* WHAT TO DO:
Write out the whole of the material exactly.

* SOURCE MATERIAL:

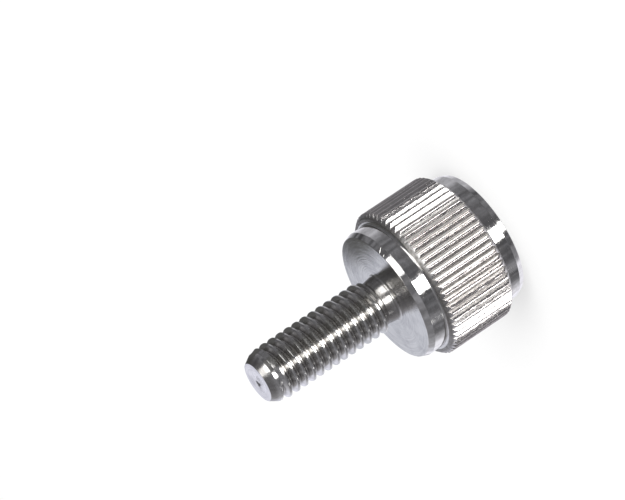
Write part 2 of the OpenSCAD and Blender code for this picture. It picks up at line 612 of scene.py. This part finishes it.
def screwTree(wires, finishes):
    # The whole screw: its stretches, the flat rings between them, and a finish for each.
    grid = gridTree()
    turned, knurled = turnedTree(grid), knurledTree(grid)
    threaded, ring = threadedTree(grid), ringTree()
    tree, given, leave = newTree("thumbScrewForm", "GeometryNodeTree", [
        ("Geometry", "Geometry"), ("Teeth", "Int", 64), ("Seed", "Int", 1),
        ("Collar Columns", "Int", 192), ("Shank Columns", "Int", 96), ("Mark Columns", "Int", 96),
        *floats("Tooth Wander", "Pitch"), ("Fold Angle", "Float", 35.0)])
    collars, shank, marks = given["Collar Columns"], given["Shank Columns"], given["Mark Columns"]
    headH, tipZ = screw["headHeight"], screw["length"]
    low, high = meeting["shoulderLow"], meeting["shoulderHigh"]
    finishNumber = {name: number for number, name in enumerate(finishes)}
    parts = tree.nodes.new("GeometryNodeJoinGeometry")

    def addPart(finish, group, values):
        part = placeGroup(tree, group, values)
        feed(tree, parts.inputs[0], storeFinish(tree, part.outputs[0], finishNumber[finish]))

    for finish, wire, columns in (
        ("polished", "topCollarLine", collars),
        ("polished", "underCollarLine", collars),
        ("threaded", "neckLine", shank),
        ("threaded", "tipLine", shank),
        ("faced", "topMarkLine", marks),
    ):
        addPart(finish, turned, {"Section": wires[wire], "Columns": columns})
    addPart("knurled", knurled, {
        "Section": wires["bandLine"], "Tooth": wires["toothLine"], "Teeth": given["Teeth"],
        "Root Radius": knurl["rootRadius"], "Crest Radius": screw["crestRadius"],
        "Shoulder Radius": knurl["shoulderRadius"], "Lip": knurl["lip"], "Middle": (low + high) / 2,
        "Half Length": (high - low) / 2 - meeting["chamfer"], "Seam At": knurl["seamAt"],
        "Seam Width": knurl["seamWidth"], "Seam Depth": knurl["seamDepth"], "Seed": given["Seed"],
        "Wander": given["Tooth Wander"]})
    addPart("threaded", threaded, {
        "Profile": wires["threadLine"], "Columns": shank, "Pitch": given["Pitch"],
        "Crest Radius": screw["threadRadius"], "Bottom": headH + neck["height"],
        "Top": tipZ - tip["height"], "Neck Radius": neck["endRadius"],
        "Run Out": headH + thread["runOut"], "Top Radius": meeting["tipRadius"],
        "Top Slope": meeting["topSlope"], "Waist Radius": tip["waistRadius"],
        "Waist Height": tipZ - tip["waistHeight"], "Waist Slope": meeting["waistSlope"],
        "Crest At": thread["crestAt"] + headH % thread["pitch"],
        "First Groove": headH + thread["firstGroove"], "Fade": thread["fade"],
        "Softening": thread["softening"]})
    band = given["Teeth"] * len(knurl["tooth"])
    for finish, outerR, outerColumns, innerR, innerColumns, height, down in (
        ("knurled", meeting["lipRadius"], band, meeting["flatRadius"], collars, low, True),
        ("knurled", meeting["lipRadius"], band, meeting["flatRadius"], collars, high, False),
        ("faced", meeting["faceRadius"], collars, meeting["neckRadius"], shank, headH, False),
        ("faced", meeting["faceRadius"], collars, mark["topRadius"], marks, 0.0, True),
    ):
        addPart(finish, ring, {
            "Outer Radius": outerR, "Outer Columns": outerColumns, "Inner Radius": innerR,
            "Inner Columns": innerColumns, "Height": height, "Face Down": down})

    whole = addNode(tree, "GeometryNodeMergeByDistance",
                    {"Geometry": parts.outputs[0], "Distance": 0.0002 * mm})
    smooth = addNode(tree, "GeometryNodeSetShadeSmooth", {"Geometry": whole.outputs[0]},
                     domain="FACE")
    fold = Field(tree, addNode(tree, "GeometryNodeInputMeshEdgeAngle").outputs["Unsigned Angle"])
    isFold = calc(tree, "GREATER_THAN", fold, calc(tree, "RADIANS", given["Fold Angle"]))
    sharp = addNode(tree, "GeometryNodeSetShadeSmooth",
                    {"Geometry": smooth.outputs[0], "Selection": isFold, "Shade Smooth": False},
                    domain="EDGE")
    # the end face of the tip, from just under its mark to just inside its rounded edge, is faced
    height, radius = fromAxis(tree, addNode(tree, "GeometryNodeInputPosition").outputs[0])[2:]
    onTip = calc(tree, "GREATER_THAN", height, tipZ - mark["tipDepth"] - 0.01 * mm)
    inside = calc(tree, "LESS_THAN", radius, tip["faceRadius"] - 0.02 * mm)
    tipped = storeFinish(tree, sharp.outputs[0], finishNumber["faced"], onTip * inside)
    solid = addNode(tree, "GeometryNodeRealizeInstances", {"Geometry": tipped})
    feed(tree, leave.inputs[0], paintFinishes(tree, solid.outputs[0], finishes))
    return tree


def makeScrew(finishes):
    wires = {name: wireObject(name, points) for name, points in makeOutlines().items()}
    blank = addObject("thumbScrewBlank", bpy.data.meshes.new("thumbScrewBlank"))
    maker = blank.modifiers.new("thumbScrewForm", "NODES")
    maker.node_group = screwTree(wires, finishes)
    settings = {
        "Teeth": knurl["teeth"], "Tooth Wander": knurl["wander"], "Seed": knurl["seed"],
        "Pitch": thread["pitch"], "Collar Columns": collar["columns"],
        "Shank Columns": thread["columns"], "Mark Columns": mark["columns"]}
    for name, value in settings.items():
        setInput(maker, name, value)
    evaluated = blank.evaluated_get(bpy.context.evaluated_depsgraph_get())
    mesh = bpy.data.meshes.new_from_object(evaluated)
    mesh.name = "thumbScrewBody"
    made = addObject("thumbScrewBody", mesh)
    for helper in (blank, *wires.values()):
        bpy.data.objects.remove(helper)
    return made


def onObject(tree):
    return addNode(tree, "ShaderNodeTexCoord").outputs["Object"]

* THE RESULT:
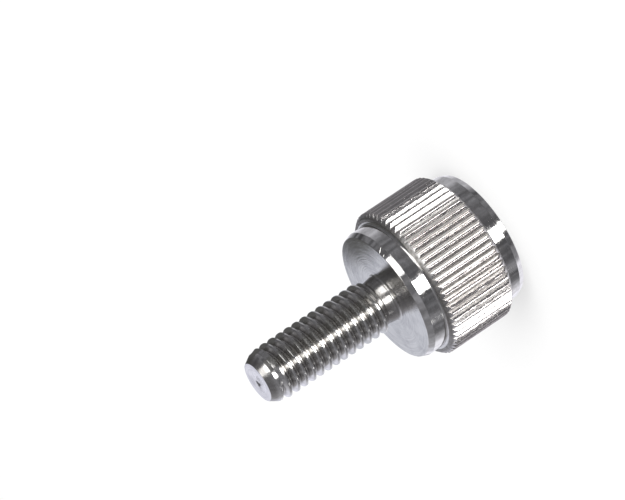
Write part 2 of the OpenSCAD and Blender code for this picture. It picks up at line 612 of scene.py. This part finishes it.
def screwTree(wires, finishes):
    # The whole screw: its stretches, the flat rings between them, and a finish for each.
    grid = gridTree()
    turned, knurled = turnedTree(grid), knurledTree(grid)
    threaded, ring = threadedTree(grid), ringTree()
    tree, given, leave = newTree("thumbScrewForm", "GeometryNodeTree", [
        ("Geometry", "Geometry"), ("Teeth", "Int", 64), ("Seed", "Int", 1),
        ("Collar Columns", "Int", 192), ("Shank Columns", "Int", 96), ("Mark Columns", "Int", 96),
        *floats("Tooth Wander", "Pitch"), ("Fold Angle", "Float", 35.0)])
    collars, shank, marks = given["Collar Columns"], given["Shank Columns"], given["Mark Columns"]
    headH, tipZ = screw["headHeight"], screw["length"]
    low, high = meeting["shoulderLow"], meeting["shoulderHigh"]
    finishNumber = {name: number for number, name in enumerate(finishes)}
    parts = tree.nodes.new("GeometryNodeJoinGeometry")

    def addPart(finish, group, values):
        part = placeGroup(tree, group, values)
        feed(tree, parts.inputs[0], storeFinish(tree, part.outputs[0], finishNumber[finish]))

    for finish, wire, columns in (
        ("polished", "topCollarLine", collars),
        ("polished", "underCollarLine", collars),
        ("threaded", "neckLine", shank),
        ("threaded", "tipLine", shank),
        ("faced", "topMarkLine", marks),
    ):
        addPart(finish, turned, {"Section": wires[wire], "Columns": columns})
    addPart("knurled", knurled, {
        "Section": wires["bandLine"], "Tooth": wires["toothLine"], "Teeth": given["Teeth"],
        "Root Radius": knurl["rootRadius"], "Crest Radius": screw["crestRadius"],
        "Shoulder Radius": knurl["shoulderRadius"], "Lip": knurl["lip"], "Middle": (low + high) / 2,
        "Half Length": (high - low) / 2 - meeting["chamfer"], "Seam At": knurl["seamAt"],
        "Seam Width": knurl["seamWidth"], "Seam Depth": knurl["seamDepth"], "Seed": given["Seed"],
        "Wander": given["Tooth Wander"]})
    addPart("threaded", threaded, {
        "Profile": wires["threadLine"], "Columns": shank, "Pitch": given["Pitch"],
        "Crest Radius": screw["threadRadius"], "Bottom": headH + neck["height"],
        "Top": tipZ - tip["height"], "Neck Radius": neck["endRadius"],
        "Run Out": headH + thread["runOut"], "Top Radius": meeting["tipRadius"],
        "Top Slope": meeting["topSlope"], "Waist Radius": tip["waistRadius"],
        "Waist Height": tipZ - tip["waistHeight"], "Waist Slope": meeting["waistSlope"],
        "Crest At": thread["crestAt"] + headH % thread["pitch"],
        "First Groove": headH + thread["firstGroove"], "Fade": thread["fade"],
        "Softening": thread["softening"]})
    band = given["Teeth"] * len(knurl["tooth"])
    for finish, outerR, outerColumns, innerR, innerColumns, height, down in (
        ("knurled", meeting["lipRadius"], band, meeting["flatRadius"], collars, low, True),
        ("knurled", meeting["lipRadius"], band, meeting["flatRadius"], collars, high, False),
        ("faced", meeting["faceRadius"], collars, meeting["neckRadius"], shank, headH, False),
        ("faced", meeting["faceRadius"], collars, mark["topRadius"], marks, 0.0, True),
    ):
        addPart(finish, ring, {
            "Outer Radius": outerR, "Outer Columns": outerColumns, "Inner Radius": innerR,
            "Inner Columns": innerColumns, "Height": height, "Face Down": down})

    whole = addNode(tree, "GeometryNodeMergeByDistance",
                    {"Geometry": parts.outputs[0], "Distance": 0.0002 * mm})
    smooth = addNode(tree, "GeometryNodeSetShadeSmooth", {"Geometry": whole.outputs[0]},
                     domain="FACE")
    fold = Field(tree, addNode(tree, "GeometryNodeInputMeshEdgeAngle").outputs["Unsigned Angle"])
    isFold = calc(tree, "GREATER_THAN", fold, calc(tree, "RADIANS", given["Fold Angle"]))
    sharp = addNode(tree, "GeometryNodeSetShadeSmooth",
                    {"Geometry": smooth.outputs[0], "Selection": isFold, "Shade Smooth": False},
                    domain="EDGE")
    # the end face of the tip, from just under its mark to just inside its rounded edge, is faced
    height, radius = fromAxis(tree, addNode(tree, "GeometryNodeInputPosition").outputs[0])[2:]
    onTip = calc(tree, "GREATER_THAN", height, tipZ - mark["tipDepth"] - 0.01 * mm)
    inside = calc(tree, "LESS_THAN", radius, tip["faceRadius"] - 0.02 * mm)
    tipped = storeFinish(tree, sharp.outputs[0], finishNumber["faced"], onTip * inside)
    solid = addNode(tree, "GeometryNodeRealizeInstances", {"Geometry": tipped})
    feed(tree, leave.inputs[0], paintFinishes(tree, solid.outputs[0], finishes))
    return tree


def makeScrew(finishes):
    wires = {name: wireObject(name, points) for name, points in makeOutlines().items()}
    blank = addObject("thumbScrewBlank", bpy.data.meshes.new("thumbScrewBlank"))
    maker = blank.modifiers.new("thumbScrewForm", "NODES")
    maker.node_group = screwTree(wires, finishes)
    settings = {
        "Teeth": knurl["teeth"], "Tooth Wander": knurl["wander"], "Seed": knurl["seed"],
        "Pitch": thread["pitch"], "Collar Columns": collar["columns"],
        "Shank Columns": thread["columns"], "Mark Columns": mark["columns"]}
    for name, value in settings.items():
        setInput(maker, name, value)
    evaluated = blank.evaluated_get(bpy.context.evaluated_depsgraph_get())
    mesh = bpy.data.meshes.new_from_object(evaluated)
    mesh.name = "thumbScrewBody"
    made = addObject("thumbScrewBody", mesh)
    for helper in (blank, *wires.values()):
        bpy.data.objects.remove(helper)
    return made


def onObject(tree):
    return addNode(tree, "ShaderNodeTexCoord").outputs["Object"]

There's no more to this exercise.